India purchases Colombian crude oil for the first time as Russia’s falls

India purchases Colombian crude oil for the first time as Russia’s falls
The logo of Indian Oil is pictured outside a fuel station in Baghola, Haryana, India, 4 June 2025
Reuters

India’s largest oil refiner, Indian Oil Corporation (IOC), has taken a significant step towards diversifying its crude oil supply by purchasing Colombian crude, from state oil company Ecopetrol, for the first time.

The move comes as India’s imports of Russian oil declines amid tightening sanctions from the U.S. and European Union.

The deal involves the purchase of two million barrels of Castilla crude, a heavy, high-sulphur grade produced in Colombia. Delivery is scheduled for late February 2026.

The deal includes an option that would allow the IOC to scale up purchases to as much as 12 million barrels, signaling potential for a longer-term supply relationship between the Indian refiner and Colombian producers.

This marks a notable change in sourcing strategy for Indian Oil, which has historically relied heavily on supplies from Russia and the Middle East.
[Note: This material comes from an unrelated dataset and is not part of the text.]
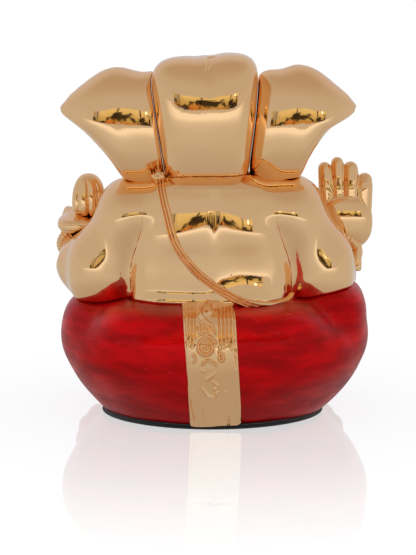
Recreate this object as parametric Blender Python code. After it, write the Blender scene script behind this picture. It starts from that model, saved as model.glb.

Since 2022, Russia had emerged as one of India’s largest crude suppliers, offering discounted barrels after Western sanctions reshaped global oil flows. However, those supplies are now showing signs of strain.

In December, India’s imports of Russian oil are expected to fall to around 1.2 million barrels per day, the lowest level in three years.

Latin America has increasingly featured on the radar of Indian refiners looking to reduce overdependence on any single region. Colombia, Brazil, and Guyana have all expanded crude production in recent years, offering alternative supply options.

While transportation costs from Latin America are generally higher than those from the Middle East, refiners may see value in spreading geopolitical and supply risks across multiple regions.

As India is the world’s third-largest oil importer, securing diverse and reliable crude supplies remains a strategic priority.